Robert B. Gramacy Professor of Statistics
Teaching
I regularly teach the following undergraduate classes through the Department of Statistics at Virginia Tech.
(Int.) Data Analytics (& Machine Learning)
STAT/CS 5525 (CMDA/CS/STAT 4654)
is a technical analytics course that will teach supervised and unsupervised learning strategies, including regression, generalized linear models, regularization, dimension reduction methods, tree-based methods for classification, and clustering. Upper-level analytical methods are shown in practice: e.g., neural networks and Gaussian processes. It is targeted towards students who have completed (and remember the concepts from) a course in introductory statistics and mathematical modeling.
We will make extensive use of calculus, linear algebra, and probability.
Computational tools, such as the R
language
for statistical computing, will be used for illustration in class and be essential for completing homework problems.
Nonparametric Statistics
STAT 3504
is an undergruadate course focused on statistical methodology based on ranks, empirical distributions, and runs.
One and two sample tests, ANOVA, correlation, goodness of fit, rank regression, R-estimates and confidence intervals.
We will learn comparisons with classical parametric methods. There will be an emphasis on assumptions and interpretation.
It is targeted towards students who have completed (and remember the concepts from) a course in introductory statistics.
We will make extensive use of computational tools, such as the R
language
for statistical computing, both for illustration in class and in homework problems.

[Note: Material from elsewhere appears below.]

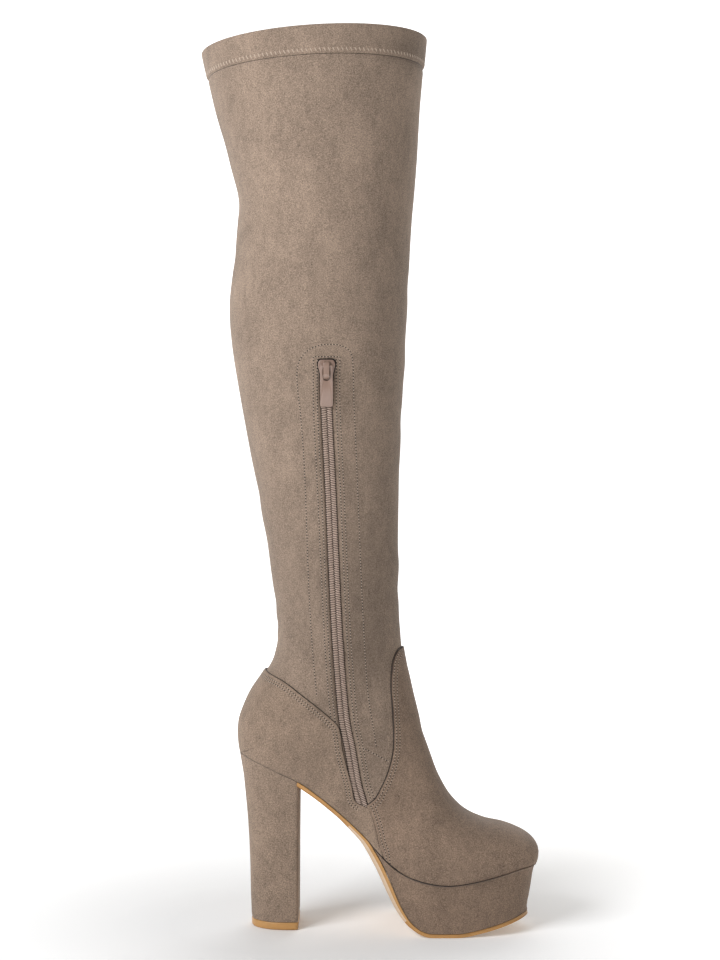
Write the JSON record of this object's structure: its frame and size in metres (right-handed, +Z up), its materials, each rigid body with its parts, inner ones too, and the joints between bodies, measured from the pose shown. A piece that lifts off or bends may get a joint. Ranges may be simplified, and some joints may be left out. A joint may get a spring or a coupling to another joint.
{
  "type": "thigh high boot",
  "caption": "Left thigh high boot in suede finish with a hollow shaft, inner side zip, covered platform and tall covered block heel.",
  "frame": {"origin": "middle of the heel's wearing face, on the floor", "axes": "+Z up, +X to the toe, +Y to the outer (left) side"},
  "size_m": [0.2589, 0.1326, 0.6796],
  "materials": {
    "suede": "napped faux suede",
    "outsole": "satin",
    "top_piece": "matt",
    "insole": "matt",
    "zip_tape": "woven",
    "zip_metal": "lacquered"
  },
  "bodies": {
    "boot": {"upper": "suede", "vamp": "suede", "counter": "suede", "platform": "suede", "outsole": "outsole", "heel": "suede", "heel_top_piece": "top_piece", "insole": "insole", "zip_tape": "zip_tape", "zip_chain": "zip_tape", "zip_slider": "zip_metal"},
    "zip_pull": {"zip_pull": "zip_metal"}
  },
  "joints": [
    {"name": "zip_pull_swing", "type": "hinge", "parent": "boot", "child": "zip_pull", "pos_m": [0.04039, -0.0573, 0.42549], "axis": [-1, 0, 0], "range_deg": [0, 160]}
  ]
}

Integrated Quantitative Science II
CMDA 2006
is a second class on statistical and applied mathematical methods. Statistical topics approach
modern methodology and implementation, begining
by revisiting the basics: probability distributions, principles of estimation, likelihood,
sampling distributions, multivatiate analysis, linear regression, ANOVA, categorical
data, nonlinear regrerssion, nonparametric methods and simulation.
We introduce and make extensive use of computational tools, such as the R
language
for statistical computing, both for illustration in class and in homework problems.
In alternating years, I usually teach one of the following two graduate classes, through the Department of Statistics at Virginia Tech.
Advanced Statistical Computing
STAT 6984
is a second (graduate) course on statistical computing. Although basics will be revisited,
the pace will be swift. The main programming language will be
R
,
but we will explore many other languages and tools. We will learn how statisticians can best leverage modern
desktop computing (multiple cores), cluster computing (multiple nodes) and distributed computing (hadoop/Amazon EC2). An aspect of that preparation will be "back to basics" with navigating the Unix shell,
manipulating data therein, compiling libraries with make, version control
(e.g., Git), and good habits/best practice with code development and data management.
Surrogate Modeling
STAT 6544 is a graduate "topics" statistics course at the interface between mathematical modeling via
computer simulation, computer model meta-modeling (i.e., emulation/surrogate modeling), calibration of
computer models to data from field experiments, and model-based sequential design and optimization under
uncertainty. The treatment will include some of the historical methodology in the literature, and canonical
examples, but will concentrate on modern statistical methods, computation and implementation in
R
, as motivated by modern application/data type and size.
Previously, I gave the following graduate classes within the Booth School of Business at the University of Chicago. See my CV for a more complete teaching record, including classes given while at the Statistical Laboratory at the University of Cambridge.
Bayesian Inference
BUS 41913 is a graduate course in Bayesian Inference. The course will focus on understanding the principles underlying Bayesian modeling and on building experience in the use of Bayesian analysis for making inference about real world problems. Particular attention will be paid to the computational techniques (e.g., MCMC) needed for most problems and their implementation in the R
language for statistical computing.
Applied Regression Analysis
BUS 41100 (Sections 01, 02 and 085) is a course about regression, a powerful and widely used data analysis technique. Students will learn how to use regression to analyze a variety of complex real world problems. Heavy emphasis will be placed on analysis of actual datasets, and implementation in the R
language for statistical computing. Topics covered include: simple linear regression, multiple regression, prediction, variable selection, residual diagnostics, time series (auto-regression), and classification (logistic regression).